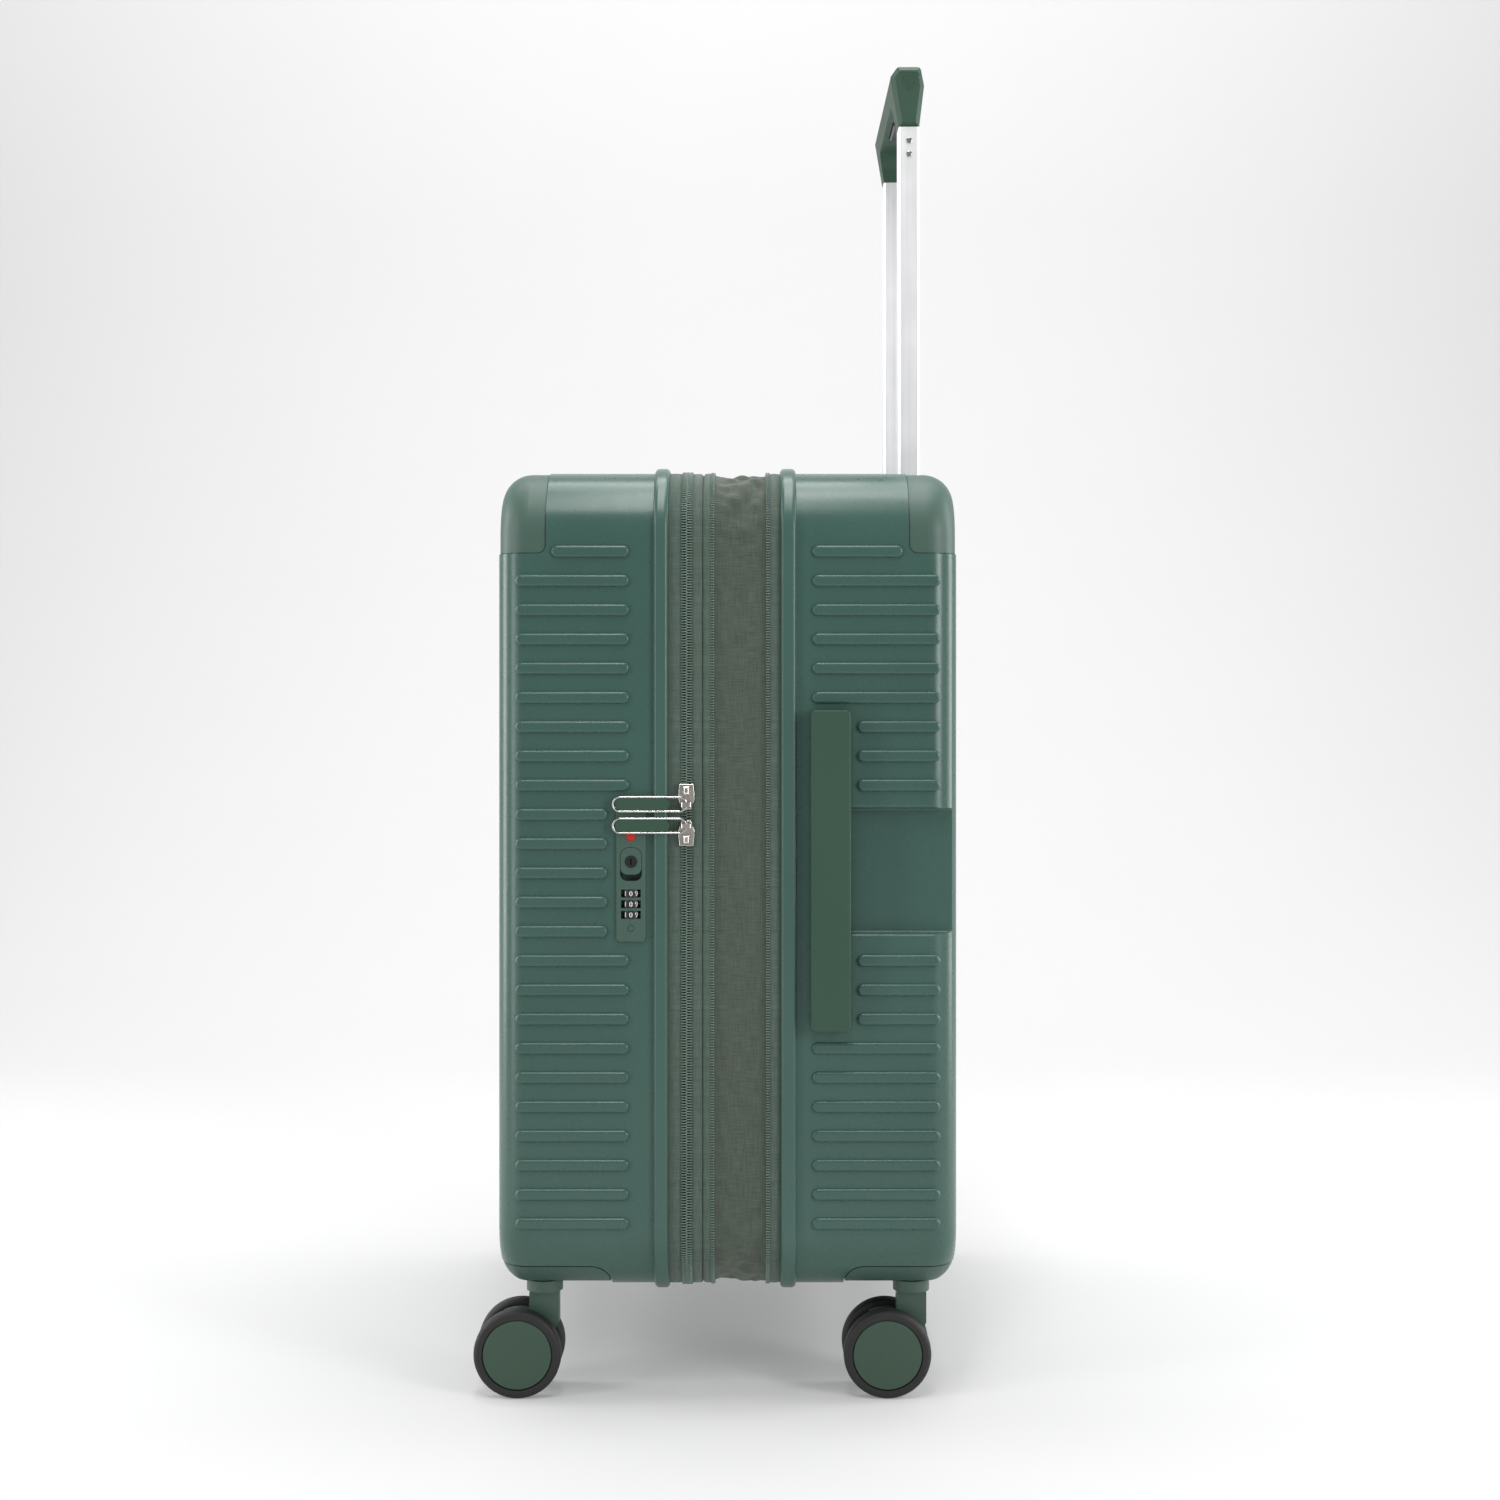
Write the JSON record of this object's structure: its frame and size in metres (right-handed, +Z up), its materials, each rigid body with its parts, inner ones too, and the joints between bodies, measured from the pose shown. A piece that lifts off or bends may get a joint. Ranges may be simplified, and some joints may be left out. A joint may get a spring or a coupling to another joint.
{
  "type": "suitcase",
  "caption": "expandable hard shell suitcase on swivelling twin-wheel casters, with a telescopic handle, a combination lock, zippers, an expansion gusset and carry handles",
  "frame": {"origin": "on the floor, below the middle of the case's width and depth", "axes": "+Z up, +X towards the side with the lock and the side handle, -Y towards the front shell, +Y towards the trolley handle"},
  "size_m": [0.466, 0.3437, 0.9731],
  "materials": {
    "shell": "dark green moulded shell, satin with a fine grain",
    "trim": "dark green satin plastic",
    "guard": "dark green matt plastic, finely textured",
    "soft_touch": "dark green soft-touch coating",
    "cloth": "woven grey-green polyester",
    "zipper": "woven tape with nylon coil teeth",
    "lining": "light woven polyester lining",
    "webbing": "ribbed elastic webbing",
    "black_plastic": "black moulded plastic",
    "lock_case": "dark green satin plastic",
    "red": "red indicator",
    "metal": "satin nickel",
    "steel": "plain steel",
    "tube": "satin anodised extrusion",
    "tyre": "black polyurethane",
    "hub": "dark green satin plastic"
  },
  "bodies": {
    "back_case": {"back_shell": "shell", "back_trim": "trim", "back_corner_guards": "guard", "back_caster_housings": "guard", "back_lining": "lining", "handle_bezel": "black_plastic", "outer_tubes": "tube", "expansion_zip_rear_half": "zipper", "expansion_gusset": "cloth", "handle_sockets": "guard", "packing_straps": "webbing", "strap_buckles": "black_plastic", "back_housing_screws": "steel"},
    "mid_frame": {"zipper_band": "zipper", "main_zip_rear_half": "zipper", "hinge_strip": "cloth"},
    "front_case": {"front_shell": "shell", "front_trim": "trim", "front_corner_guards": "guard", "front_caster_housings": "guard", "front_lining": "lining", "main_zip_front_half": "zipper", "lock_plate": "lock_case", "lock_indicator": "red", "front_housing_screws": "steel"},
    "trolley": {"inner_tubes": "tube", "handle_grip": "soft_touch", "grip_plugs": "black_plastic", "grip_rivets": "steel"},
    "release_button": {"release_button": "black_plastic"},
    "side_handle": {"side_handle": "soft_touch"},
    "top_handle": {"top_handle": "soft_touch"},
    "lock_button": {"lock_button": "lock_case"},
    "key_cylinder": {"key_cylinder": "metal"},
    "reset_button": {"reset_button": "metal"},
    "dial_top": {"dial_top": "black_plastic"},
    "dial_middle": {"dial_middle": "black_plastic"},
    "dial_bottom": {"dial_bottom": "black_plastic"},
    "zip_slider_upper": {"zip_slider_upper": "metal"},
    "pull_upper": {"pull_wire_upper": "steel", "pull_insert_upper": "soft_touch"},
    "zip_slider_lower": {"zip_slider_lower": "metal"},
    "pull_lower": {"pull_wire_lower": "steel", "pull_insert_lower": "soft_touch"},
    "caster_front_left": {"fork_front_left": "black_plastic", "axle_front_left": "steel"},
    "wheels_front_left": {"tyres_front_left": "tyre", "hubs_front_left": "hub"},
    "caster_front_right": {"fork_front_right": "black_plastic", "axle_front_right": "steel"},
    "wheels_front_right": {"tyres_front_right": "tyre", "hubs_front_right": "hub"},
    "caster_rear_left": {"fork_rear_left": "black_plastic", "axle_rear_left": "steel"},
    "wheels_rear_left": {"tyres_rear_left": "tyre", "hubs_rear_left": "hub"},
    "caster_rear_right": {"fork_rear_right": "black_plastic", "axle_rear_right": "steel"},
    "wheels_rear_right": {"tyres_rear_right": "tyre", "hubs_rear_right": "hub"}
  },
  "joints": [
    {"name": "expansion", "type": "slide", "parent": "back_case", "child": "mid_frame", "axis": [0, 1, 0], "range_m": [0, 0.036], "deforming": ["expansion_gusset"]},
    {"name": "front_open", "type": "hinge", "parent": "mid_frame", "child": "front_case", "pos_m": [-0.2295, -0.02, 0.37], "axis": [0, 0, 1], "range_deg": [-180, 0], "deforming": ["hinge_strip"]},
    {"name": "trolley_slide", "type": "slide", "parent": "back_case", "child": "trolley", "axis": [0, 0, 1], "range_m": [-0.315, 0]},
    {"name": "release_press", "type": "slide", "parent": "trolley", "child": "release_button", "axis": [0, 0, 1], "range_m": [0, 0.0035], "stiffness_N_per_m": 600, "springref_m": -0.002},
    {"name": "side_handle_pull", "type": "slide", "parent": "back_case", "child": "side_handle", "axis": [1, 0, 0], "range_m": [0, 0.0175], "stiffness_N_per_m": 150, "springref_m": -0.01},
    {"name": "top_handle_pull", "type": "slide", "parent": "back_case", "child": "top_handle", "axis": [0, 0, 1], "range_m": [0, 0.0175], "stiffness_N_per_m": 100, "springref_m": -0.01},
    {"name": "lock_button_slide", "type": "slide", "parent": "front_case", "child": "lock_button", "axis": [0, 0, -1], "range_m": [0, 0.0042], "stiffness_N_per_m": 500, "springref_m": -0.002},
    {"name": "key_turn", "type": "hinge", "parent": "lock_button", "child": "key_cylinder", "pos_m": [0.225, -0.059, 0.3833], "axis": [1, 0, 0], "range_deg": [0, 90]},
    {"name": "reset_press", "type": "slide", "parent": "front_case", "child": "reset_button", "axis": [-1, 0, 0], "range_m": [0, 0.0015], "stiffness_N_per_m": 400, "springref_m": -0.001},
    {"name": "dial_top_turn", "type": "hinge", "parent": "front_case", "child": "dial_top", "pos_m": [0.2208, -0.059, 0.361], "axis": [0, 0, 1], "continuous": true},
    {"name": "dial_middle_turn", "type": "hinge", "parent": "front_case", "child": "dial_middle", "pos_m": [0.2208, -0.059, 0.3535], "axis": [0, 0, 1], "continuous": true},
    {"name": "dial_bottom_turn", "type": "hinge", "parent": "front_case", "child": "dial_bottom", "pos_m": [0.2208, -0.059, 0.346], "axis": [0, 0, 1], "continuous": true},
    {"name": "zip_upper_slide", "type": "slide", "parent": "front_case", "child": "zip_slider_upper", "axis": [0, 0, 1], "range_m": [0, 0.17]},
    {"name": "pull_upper_swing", "type": "hinge", "parent": "zip_slider_upper", "child": "pull_upper", "pos_m": [0.2297, -0.02, 0.4238], "axis": [0, 0, 1], "range_deg": [0, 150]},
    {"name": "zip_lower_slide", "type": "slide", "parent": "front_case", "child": "zip_slider_lower", "axis": [0, 0, 1], "range_m": [-0.17, 0]},
    {"name": "pull_lower_swing", "type": "hinge", "parent": "zip_slider_lower", "child": "pull_lower", "pos_m": [0.2297, -0.02, 0.4087], "axis": [0, 0, 1], "range_deg": [0, 150]},
    {"name": "swivel_front_left", "type": "hinge", "parent": "front_case", "child": "caster_front_left", "pos_m": [-0.186, -0.123, 0.088], "axis": [0, 0, 1], "continuous": true},
    {"name": "roll_front_left", "type": "hinge", "parent": "caster_front_left", "child": "wheels_front_left", "pos_m": [-0.186, -0.141, 0.0312], "axis": [1, 0, 0], "continuous": true},
    {"name": "swivel_front_right", "type": "hinge", "parent": "front_case", "child": "caster_front_right", "pos_m": [0.186, -0.123, 0.088], "axis": [0, 0, 1], "continuous": true},
    {"name": "roll_front_right", "type": "hinge", "parent": "caster_front_right", "child": "wheels_front_right", "pos_m": [0.186, -0.141, 0.0312], "axis": [1, 0, 0], "continuous": true},
    {"name": "swivel_rear_left", "type": "hinge", "parent": "back_case", "child": "caster_rear_left", "pos_m": [-0.186, 0.1405, 0.088], "axis": [0, 0, 1], "continuous": true},
    {"name": "roll_rear_left", "type": "hinge", "parent": "caster_rear_left", "child": "wheels_rear_left", "pos_m": [-0.186, 0.1225, 0.0312], "axis": [1, 0, 0], "continuous": true},
    {"name": "swivel_rear_right", "type": "hinge", "parent": "back_case", "child": "caster_rear_right", "pos_m": [0.186, 0.1405, 0.088], "axis": [0, 0, 1], "continuous": true},
    {"name": "roll_rear_right", "type": "hinge", "parent": "caster_rear_right", "child": "wheels_rear_right", "pos_m": [0.186, 0.1225, 0.0312], "axis": [1, 0, 0], "continuous": true}
  ]
}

● ● ● ●

From the listing above, copy all lines holding the word "bodies".

Write the JSON record of this object's structure: its frame and size in metres (right-handed, +Z up), its materials, each rigid body with its parts, inner ones too, and the joints between bodies, measured from the pose shown. A piece that lifts off or bends may get a joint. Ranges may be simplified, and some joints may be left out. A joint may get a spring or a coupling to another joint.
  "bodies": {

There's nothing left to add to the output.